Yard relies on In re Ashman, arguing that in close cases, when the terms of a plea agreement are ambiguous, the plea agreement must be construed in the defendant's favor. 608 N.W.2d at 858. Whether a plea agreement is ambiguous is a question of law. Id. In Ashman, the supreme court determined no ambiguity existed in the plea agreement when the plea transcript showed clear and "unequivocally expressed" terms. Id. Here, the plea agreement was not ambiguous because the only unequivocally expressed promise under the agreement was that the state would dismiss the first-degree CSC charge.

Finally, Yard relies on one unpublished case from this court, asserting that this court has "disapproved of `bait and switch' tactics by the prosecution." We reviewed that case and disagree that the prosecutor here engaged in such a "bait-and-switch" ploy because the prosecutor never promised to recognize appellant's claim of amnesia at sentencing.

Because the state did not violate the plea agreement, Yard is not entitled to resentencing or specific performance.

Affirmed.

FootNotes


1. A Norgaard plea allows a defendant to plead guilty "even though he or she claims a loss of memory, through amnesia or intoxication, regarding the circumstances of the offense." State v.

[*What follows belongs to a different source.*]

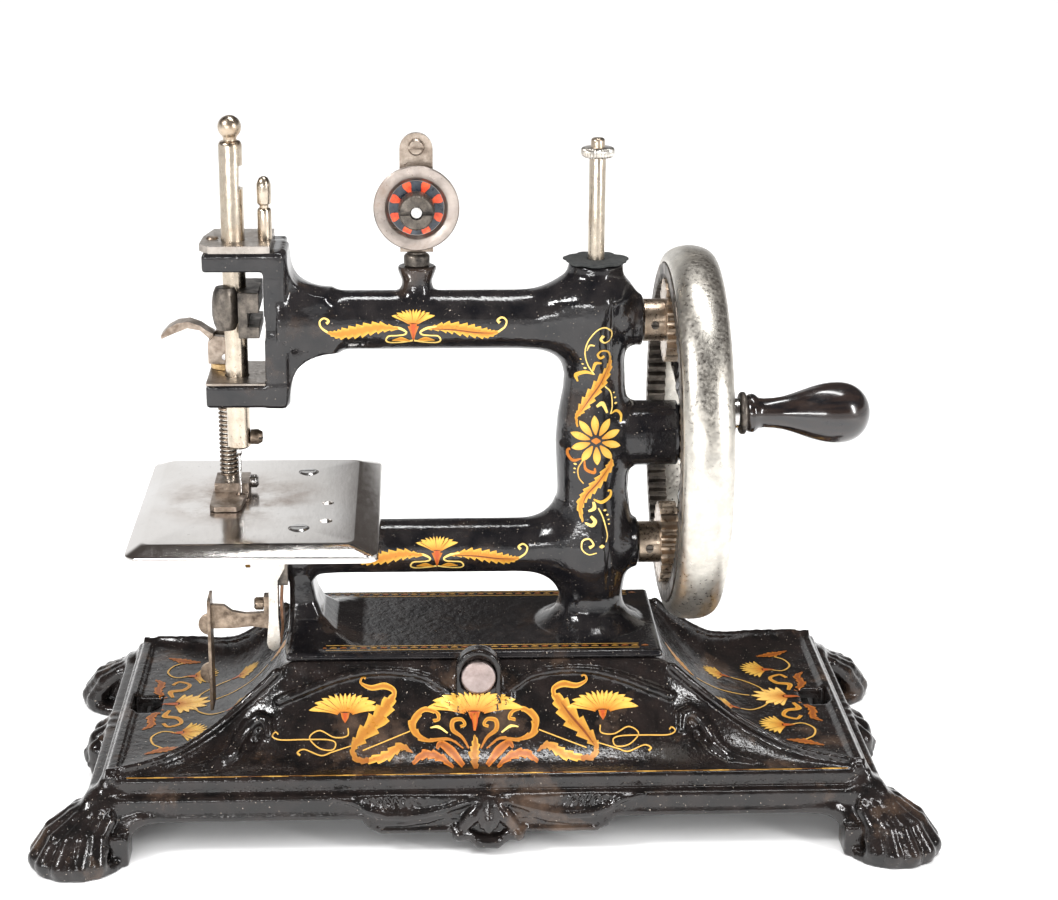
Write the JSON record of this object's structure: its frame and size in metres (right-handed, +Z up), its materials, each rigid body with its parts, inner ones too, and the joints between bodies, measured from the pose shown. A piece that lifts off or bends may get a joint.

Ecker, 524 N.W.2d 712, 716-17 (Minn. 1994) (citing State ex rel. Norgaard v. Tahash, 261 Minn. 106, 110 N.W.2d 867 (1961)).
2. The plain-error rule does not apply to this case. The rule allows this court to review unobjected-to errors that are "plain" and "effect substantial rights." Minn. R. Crim. P. 31.02; State v. Griller, 583 N.W.2d 736, 740 (Minn. 1998). But a "plain error" is one that affects a defendant's right to have a fair trial and is inapplicable to cases involving a guilty plea. State v. Thole, 614 N.W.2d 231, 236 (Minn. App. 2000).